Fatehpuri mosque | Wikimedia Commons

Also in 1650, another queen, Fatehpuri Begum, built a mosque at the western end of Chandni Chowk. In the vast courtyard is a large water tank for wazu (the Islamic ritual of washing before prayer). This Sufi mosque was among the city’s most important, so the British seized it after 1857 and sold it to a tycoon, Lala Chunnamal, for Rs 19,000. Luckily he did not destroy it, and 20 years later it was restored to the Muslim community. Today, the serene courtyard is a refuge from the hubbub of Chandni Chowk.

In 1700, emperor Aurangzeb’s daughter Zinat-un-Nisa built Zinat-ul Masjid in Daryaganj, where she was buried in 1721. In 1724, Udham Bai, a queen of emperor Muhammad Shah “Rangeela”, built the Shah Mardan shrine, popularly known as “Karbala”, in South Delhi.

Muhammad Shah was more interested in song and dance than in imperial expansion. His empire weakened, but his reign (1719-48) saw a flowering of musical forms such as thumri and hori.
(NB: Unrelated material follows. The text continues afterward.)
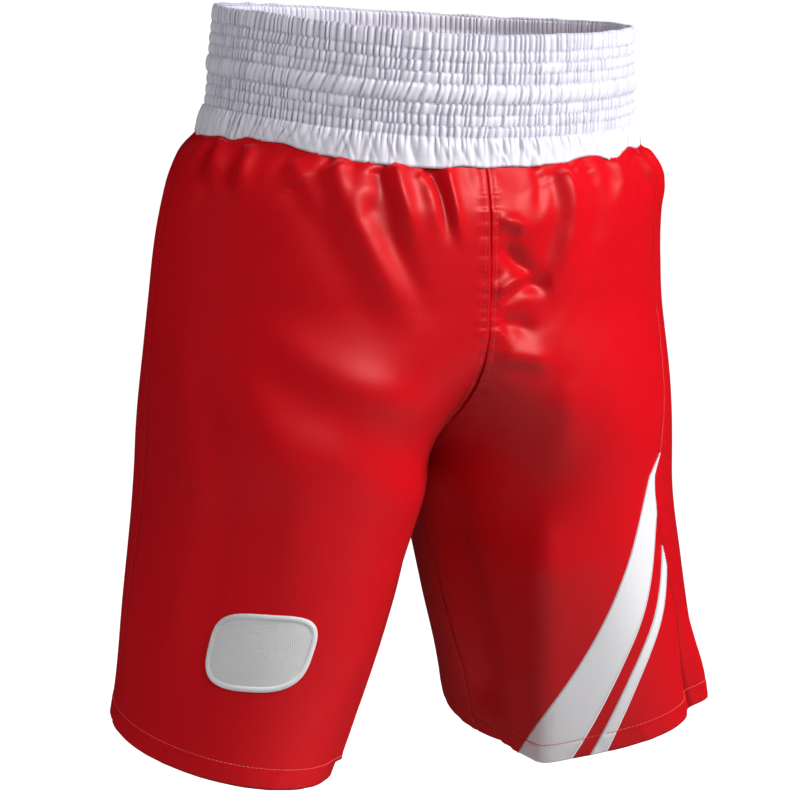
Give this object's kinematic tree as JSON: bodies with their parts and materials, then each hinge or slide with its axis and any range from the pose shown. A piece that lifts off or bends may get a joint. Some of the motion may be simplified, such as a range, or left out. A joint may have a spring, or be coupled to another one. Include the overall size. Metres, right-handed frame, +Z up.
{
  "type": "boxing shorts",
  "caption": "Long satin boxing shorts with a wide shirred elastic waistband, loose legs, applied bands on one leg and a blank patch on the other",
  "frame": {"origin": "middle of the waistband's top rim", "axes": "+Z up, out of the waist opening; the wearer faces -Y and the right leg is on -X"},
  "size_m": [0.4312, 0.2646, 0.52],
  "materials": {
    "band_satin": "satin",
    "band_elastic": "matt",
    "band_thread": "matt",
    "red_satin": "satin",
    "red_thread": "matt",
    "white_trim": "satin",
    "patch_fabric": "matt",
    "patch_thread": "satin",
    "label_tape": "matt"
  },
  "bodies": {
    "hips": {"waistband_casing": "band_satin", "elastic_1": "band_elastic", "elastic_2": "band_elastic", "elastic_3": "band_elastic", "elastic_4": "band_elastic", "elastic_5": "band_elastic", "elastic_6": "band_elastic", "elastic_7": "band_elastic", "shirring_threads": "band_thread", "waist_seam_thread": "red_thread", "care_label": "label_tape", "right_front_panel": "red_satin", "right_back_panel": "red_satin", "left_front_panel": "red_satin", "left_back_panel": "red_satin", "front_rise_topstitch": "red_thread", "back_rise_topstitch": "red_thread", "right_hip_seam_thread": "red_thread", "left_hip_seam_thread": "red_thread", "right_thigh_bend": "red_satin", "left_thigh_bend": "red_satin"},
    "right_leg": {"right_front_leg": "red_satin", "right_back_leg": "red_satin", "right_side_seam_thread": "red_thread", "right_inseam_thread": "red_thread", "right_hem": "red_satin", "right_hem_thread": "red_thread", "blank_patch": "patch_fabric", "patch_border": "patch_thread"},
    "left_leg": {"left_front_leg": "red_satin", "left_back_leg": "red_satin", "left_side_seam_thread": "red_thread", "left_inseam_thread": "red_thread", "left_hem": "red_satin", "left_hem_thread": "red_thread", "broad_band": "white_trim", "thin_tape": "white_trim"}
  },
  "joints": [
    {"name": "right_leg_swing", "type": "hinge", "parent": "hips", "child": "right_leg", "pos_m": [-0.11, 0, -0.305], "axis": [1, 0, 0], "range_deg": [-15, 15], "deforming": ["right_thigh_bend"]},
    {"name": "left_leg_swing", "type": "hinge", "parent": "hips", "child": "left_leg", "pos_m": [0.11, 0, -0.305], "axis": [1, 0, 0], "range_deg": [-15, 15], "deforming": ["left_thigh_bend"]}
  ]
}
Courtesan patronage was at its peak, and the best courtesans commanded hefty advances.

Samru's Palace at Chandni Chowk, Delhi, 1857 | Wikimedia Commons

Sommers to Samru

Perhaps the most famous is Begum Samru (1753-1836). Her given name was Farzana. She was raised to be a dancer, by a tawaif in Delhi. With the empire fraying, Europeans were seizing every opportunity they got. She helped a mercenary, Walter Reinhart Sommers, and they began to live together. The emperor gave Sommers land in Sardhana, Uttar Pradesh, and an annual income of Rs 6 lakh. When Sommers died, 25-year-old Farzana inherited his wealth and troops, and became Begum Samru (a corruption of “Sommers”). She converted to Catholicism and changed her name to Joanna, perhaps to legitimise her status as the widow of a man she never officially married. After she died, the British seized her property, and her Chandni Chowk palace became a bank.
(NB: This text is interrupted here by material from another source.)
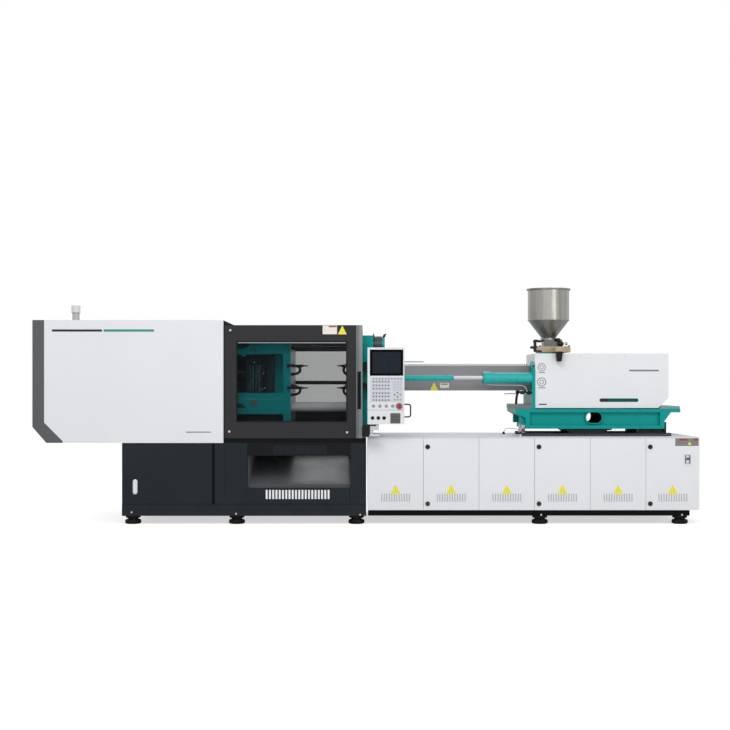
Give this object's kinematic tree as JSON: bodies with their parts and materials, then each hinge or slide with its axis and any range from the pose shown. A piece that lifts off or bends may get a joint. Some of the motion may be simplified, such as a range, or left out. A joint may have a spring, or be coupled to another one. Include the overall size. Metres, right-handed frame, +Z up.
{
  "type": "injection moulding machine",
  "caption": "Horizontal two-platen injection moulding machine with sliding guard doors, injection carriage, hopper and operator panel.",
  "frame": {"origin": "on the floor under the middle of the machine's outline", "axes": "+X from the clamp end to the injection end, -Y the operator's side, +Z up"},
  "size_m": [8.812, 2.09, 3.173],
  "materials": {
    "teal_paint": "semi-gloss",
    "white_paint": "fine texture, satin",
    "dark_paint": "fine texture, satin",
    "door_paint": "fine texture, satin",
    "trim_paint": "satin",
    "grey_paint": "satin",
    "cream_paint": "satin",
    "stainless": "brushed",
    "chrome_rod": "polished",
    "bright_steel": "ground",
    "dark_steel": "oiled",
    "sheet_zinc": "dull",
    "clear_window": "clear",
    "black_hose": "matt",
    "black_plastic": "matt",
    "red_plastic": "gloss",
    "pale_plastic": "satin",
    "grey_plastic": "satin",
    "foot_steel": "matt"
  },
  "bodies": {
    "frame": {"levelling_feet": "foot_steel", "clamp_base": "dark_paint", "drop_chute": "sheet_zinc", "clamp_front_guard": "white_paint", "clamp_rear_guard": "white_paint", "clamp_end_guard": "trim_paint", "signal_beacon": "pale_plastic", "door_frame": "door_paint", "fixed_platen": "teal_paint", "tie_bars": "chrome_rod", "clamp_cylinders": "dark_steel", "bed_rails": "bright_steel", "travel_cylinders": "dark_steel", "fixed_platen_hoses": "black_hose", "injection_base": "white_paint", "sensor_cable": "black_hose", "injection_rails": "bright_steel", "carriage_rods": "chrome_rod", "panel_arm": "trim_paint"},
    "front_sliding_door": {"front_door": "door_paint", "front_window": "clear_window"},
    "rear_sliding_door": {"rear_door": "door_paint"},
    "moving_half": {"moving_platen": "teal_paint", "platen_shoes": "dark_steel", "travel_rods": "chrome_rod", "ejector_cylinder": "dark_steel", "moving_platen_hoses": "black_hose"},
    "front_nuts": {"front_half_nuts": "dark_steel"},
    "rear_nuts": {"rear_half_nuts": "dark_steel"},
    "ejector_set": {"ejector": "bright_steel"},
    "carriage": {"slide_blocks": "dark_steel", "injection_beam": "teal_paint", "barrel_plate": "teal_paint", "injection_cover": "white_paint", "carriage_cylinders": "teal_paint", "barrel": "dark_steel", "heater_bands": "stainless", "nozzle": "bright_steel", "throat_block": "teal_paint", "injection_cylinders": "teal_paint", "hopper_seat": "cream_paint", "hopper": "stainless", "barrel_cover": "grey_paint"},
    "drive": {"thrust_unit": "dark_steel"},
    "plasticising_screw": {"screw": "bright_steel"},
    "gate": {"hopper_gate": "bright_steel"},
    "purge_hood": {"purge_guard": "grey_paint"},
    "panel": {"control_panel": "white_paint"},
    "stop_button": {"emergency_stop": "red_plastic"},
    "toggle": {"breaker_toggle": "black_plastic"},
    "button_1": {"push_button_1": "grey_plastic"},
    "button_2": {"push_button_2": "grey_plastic"},
    "button_3": {"push_button_3": "grey_plastic"},
    "button_4": {"push_button_4": "grey_plastic"},
    "cabinet_leaf_1": {"cabinet_door_1": "white_paint"},
    "cabinet_leaf_2": {"cabinet_door_2": "white_paint"},
    "cabinet_leaf_3": {"cabinet_door_3": "white_paint"},
    "cabinet_leaf_4": {"cabinet_door_4": "white_paint"},
    "cabinet_leaf_5": {"cabinet_door_5": "white_paint"},
    "cabinet_leaf_6": {"cabinet_door_6": "white_paint"}
  },
  "joints": [
    {"name": "platen_travel", "type": "slide", "parent": "frame", "child": "moving_half", "axis": [1, 0, 0], "range_m": [-0.48, 0.48]},
    {"name": "front_nut_lock", "type": "slide", "parent": "moving_half", "child": "front_nuts", "axis": [0, 1, 0], "range_m": [0, 0.03]},
    {"name": "rear_nut_lock", "type": "slide", "parent": "moving_half", "child": "rear_nuts", "axis": [0, -1, 0], "range_m": [0, 0.03]},
    {"name": "ejector_stroke", "type": "slide", "parent": "moving_half", "child": "ejector_set", "axis": [1, 0, 0], "range_m": [0, 0.15]},
    {"name": "front_door_slide", "type": "slide", "parent": "frame", "child": "front_sliding_door", "axis": [-1, 0, 0], "range_m": [0, 1.5]},
    {"name": "rear_door_slide", "type": "slide", "parent": "frame", "child": "rear_sliding_door", "axis": [-1, 0, 0], "range_m": [0, 1.5]},
    {"name": "carriage_travel", "type": "slide", "parent": "frame", "child": "carriage", "axis": [1, 0, 0], "range_m": [-0.34, 0.06]},
    {"name": "injection_stroke", "type": "slide", "parent": "carriage", "child": "drive", "axis": [1, 0, 0], "range_m": [0, 0.38]},
    {"name": "screw_turn", "type": "hinge", "parent": "drive", "child": "plasticising_screw", "pos_m": [3, 0.145, 1.958], "axis": [1, 0, 0], "continuous": true},
    {"name": "gate_slide", "type": "slide", "parent": "carriage", "child": "gate", "axis": [1, 0, 0], "range_m": [0, 0.13]},
    {"name": "purge_hood_lift", "type": "hinge", "parent": "frame", "child": "purge_hood", "pos_m": [0.0953, 0.145, 2.29], "axis": [0, -1, 0], "range_deg": [0, 80]},
    {"name": "panel_swing", "type": "hinge", "parent": "frame", "child": "panel", "pos_m": [0.06, -0.955, 1.3], "axis": [0, 0, -1], "range_deg": [0, 75]},
    {"name": "stop_press", "type": "slide", "parent": "panel", "child": "stop_button", "axis": [0, 1, 0], "range_m": [0, 0.008]},
    {"name": "button_1_press", "type": "slide", "parent": "panel", "child": "button_1", "axis": [0, 1, 0], "range_m": [0, 0.004], "stiffness_N_per_m": 600},
    {"name": "button_2_press", "type": "slide", "parent": "panel", "child": "button_2", "axis": [0, 1, 0], "range_m": [0, 0.004], "stiffness_N_per_m": 600},
    {"name": "button_3_press", "type": "slide", "parent": "panel", "child": "button_3", "axis": [0, 1, 0], "range_m": [0, 0.004], "stiffness_N_per_m": 600},
    {"name": "button_4_press", "type": "slide", "parent": "panel", "child": "button_4", "axis": [0, 1, 0], "range_m": [0, 0.004], "stiffness_N_per_m": 600},
    {"name": "cabinet_door_1_hinge", "type": "hinge", "parent": "frame", "child": "cabinet_leaf_1", "pos_m": [0.022, -0.735, 0.66], "axis": [0, 0, -1], "range_deg": [0, 85]},
    {"name": "cabinet_door_2_hinge", "type": "hinge", "parent": "frame", "child": "cabinet_leaf_2", "pos_m": [1.488, -0.735, 0.66], "axis": [0, 0, 1], "range_deg": [0, 85]},
    {"name": "cabinet_door_3_hinge", "type": "hinge", "parent": "frame", "child": "cabinet_leaf_3", "pos_m": [1.492, -0.735, 0.66], "axis": [0, 0, -1], "range_deg": [0, 85]},
    {"name": "cabinet_door_4_hinge", "type": "hinge", "parent": "frame", "child": "cabinet_leaf_4", "pos_m": [2.958, -0.735, 0.66], "axis": [0, 0, 1], "range_deg": [0, 85]},
    {"name": "cabinet_door_5_hinge", "type": "hinge", "parent": "frame", "child": "cabinet_leaf_5", "pos_m": [2.962, -0.735, 0.66], "axis": [0, 0, -1], "range_deg": [0, 85]},
    {"name": "cabinet_door_6_hinge", "type": "hinge", "parent": "frame", "child": "cabinet_leaf_6", "pos_m": [4.404, -0.735, 0.66], "axis": [0, 0, 1], "range_deg": [0, 85]},
    {"name": "breaker_throw", "type": "hinge", "parent": "cabinet_leaf_6", "child": "toggle", "pos_m": [4.2445, -0.737, 0.8625], "axis": [1, 0, 0], "range_deg": [0, 40]}
  ],
  "couplings": [
    {"joint": "rear_nut_lock", "follows": "front_nut_lock", "ratio": 1}
  ]
}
Victorian dourness reduced nautch and tawaif culture to prostitution. Some women offered sexual services, but this was not always due to poverty, immorality, or enslavement. A nineteenth-century British account of a wedding procession in Chandni Chowk describes nautch girls as “splendidly dressed … and their long hair hanging down their backs… they stood in theatrical attitudes … joking with the populace, and had a boldness of manner most unpleasing in a woman.”

Walking through history with our eyes wide open can transform our ideas of respectability and ability. What if we walked through our city the same way?